■ Directions
Repeat the material below exactly, line for line.

------ Dataset content

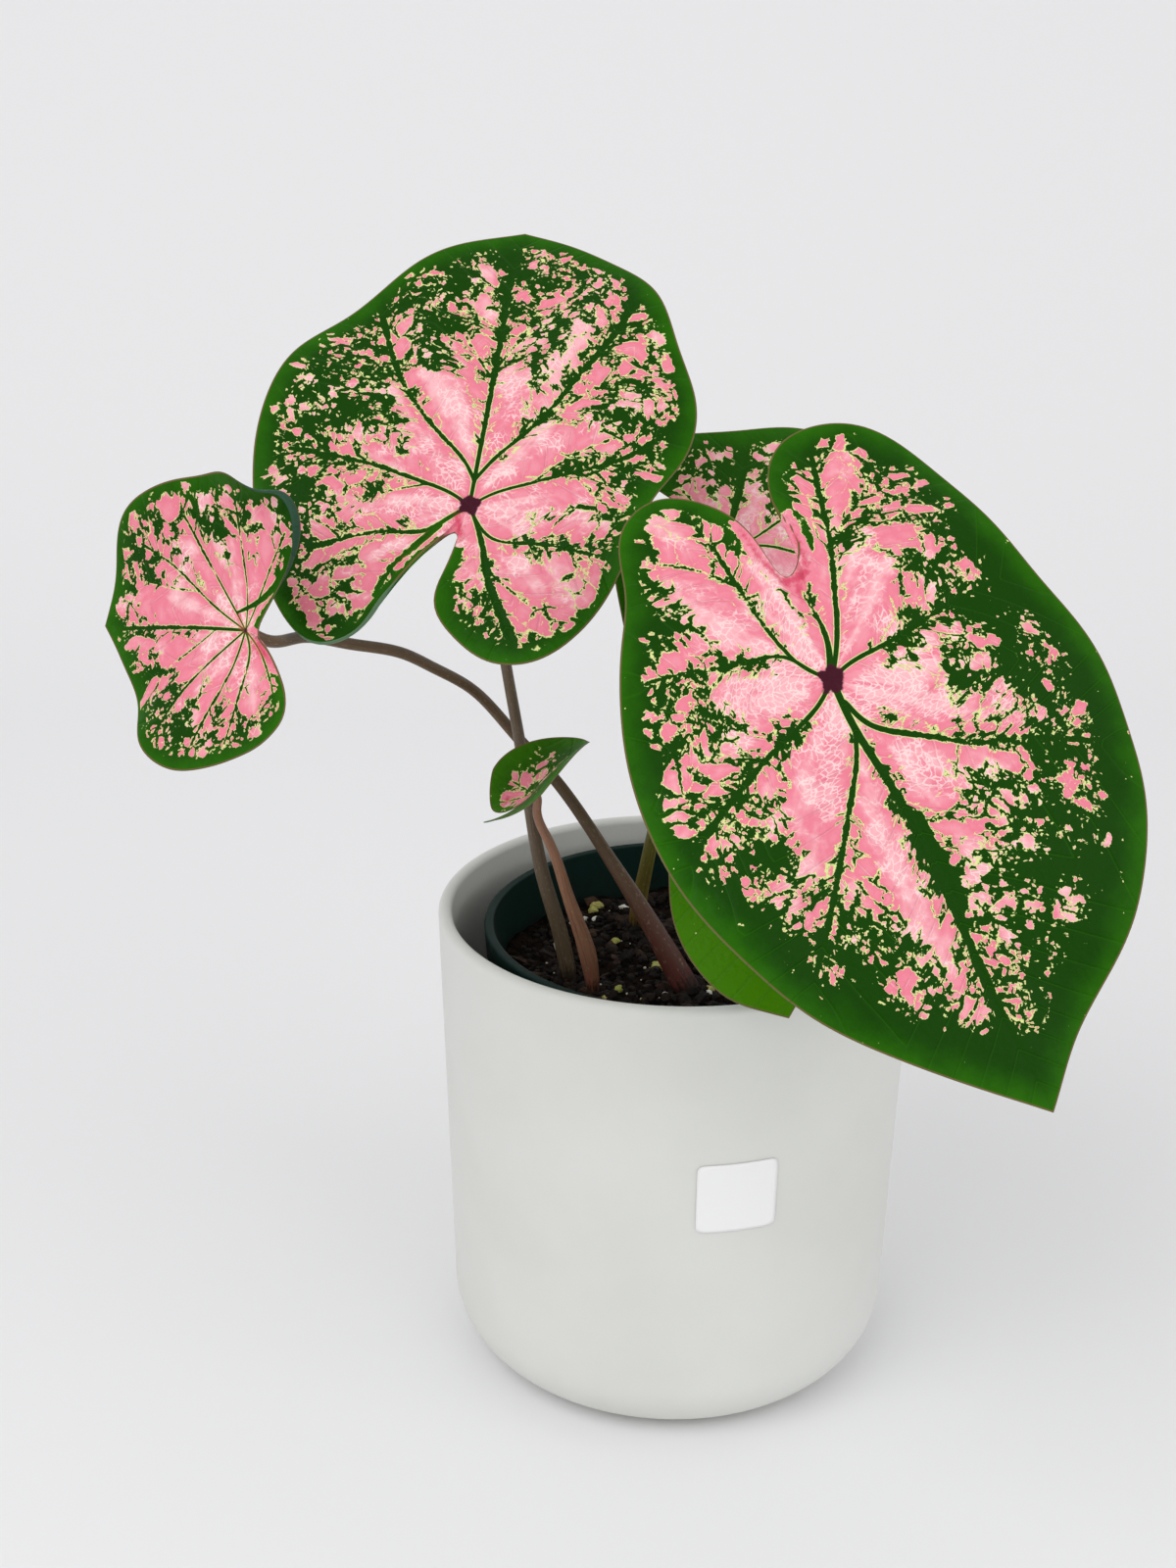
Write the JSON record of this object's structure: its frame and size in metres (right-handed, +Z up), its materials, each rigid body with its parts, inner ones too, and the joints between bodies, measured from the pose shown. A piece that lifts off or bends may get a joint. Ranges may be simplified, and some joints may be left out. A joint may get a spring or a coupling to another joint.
{
  "type": "potted caladium",
  "caption": "Caladium with pink and green heart-shaped leaves on slender stalks, in soil in a nursery pot inside a tapered round cover pot.",
  "frame": {"origin": "middle of the cover pot's underside, on the surface it stands on", "axes": "+Z up; -Y towards the side the leaves face; +X to the right as seen from there"},
  "size_m": [0.2628, 0.2346, 0.3463],
  "materials": {
    "pot_ceramic": "matt off-white glaze",
    "nursery_plastic": "dark green thin moulded plastic",
    "potting_soil": "dark loose potting mix",
    "label_paper": "plain white sticker",
    "leaf_stalk": "smooth olive brown stalk",
    "leaf_blade": "pink leaf with green veins and margin",
    "young_leaf_blade": "green leaf with a few pink flecks"
  },
  "bodies": {
    "root": {"cover_pot": "pot_ceramic", "nursery_pot": "nursery_plastic", "soil": "potting_soil", "label": "label_paper", "petiole_right": "leaf_stalk", "petiole_centre": "leaf_stalk", "petiole_left": "leaf_stalk", "petiole_back": "leaf_stalk", "petiole_young": "leaf_stalk", "blade_right": "leaf_blade", "blade_centre": "leaf_blade", "blade_left": "leaf_blade", "blade_back": "leaf_blade", "blade_young": "young_leaf_blade"}
  },
  "joints": []
}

------------

■ Expected answer
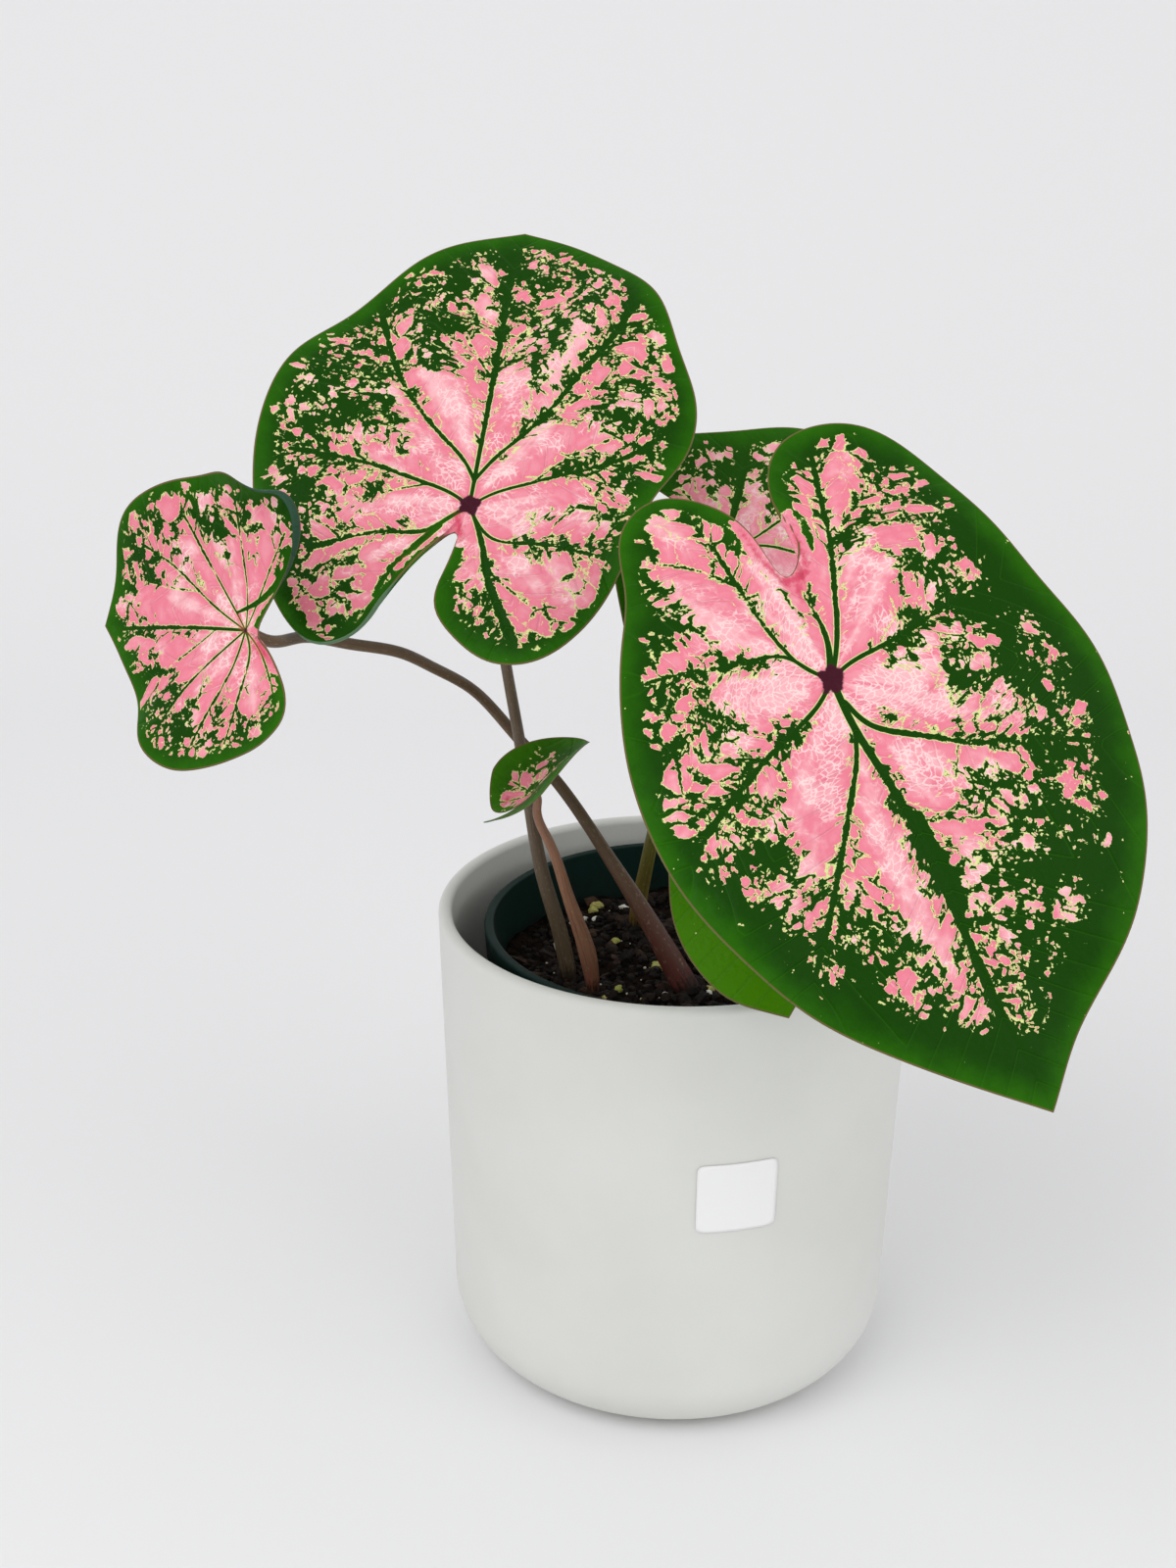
Write the JSON record of this object's structure: its frame and size in metres (right-handed, +Z up), its materials, each rigid body with its parts, inner ones too, and the joints between bodies, measured from the pose shown. A piece that lifts off or bends may get a joint. Ranges may be simplified, and some joints may be left out. A joint may get a spring or a coupling to another joint.
{
  "type": "potted caladium",
  "caption": "Caladium with pink and green heart-shaped leaves on slender stalks, in soil in a nursery pot inside a tapered round cover pot.",
  "frame": {"origin": "middle of the cover pot's underside, on the surface it stands on", "axes": "+Z up; -Y towards the side the leaves face; +X to the right as seen from there"},
  "size_m": [0.2628, 0.2346, 0.3463],
  "materials": {
    "pot_ceramic": "matt off-white glaze",
    "nursery_plastic": "dark green thin moulded plastic",
    "potting_soil": "dark loose potting mix",
    "label_paper": "plain white sticker",
    "leaf_stalk": "smooth olive brown stalk",
    "leaf_blade": "pink leaf with green veins and margin",
    "young_leaf_blade": "green leaf with a few pink flecks"
  },
  "bodies": {
    "root": {"cover_pot": "pot_ceramic", "nursery_pot": "nursery_plastic", "soil": "potting_soil", "label": "label_paper", "petiole_right": "leaf_stalk", "petiole_centre": "leaf_stalk", "petiole_left": "leaf_stalk", "petiole_back": "leaf_stalk", "petiole_young": "leaf_stalk", "blade_right": "leaf_blade", "blade_centre": "leaf_blade", "blade_left": "leaf_blade", "blade_back": "leaf_blade", "blade_young": "young_leaf_blade"}
  },
  "joints": []
}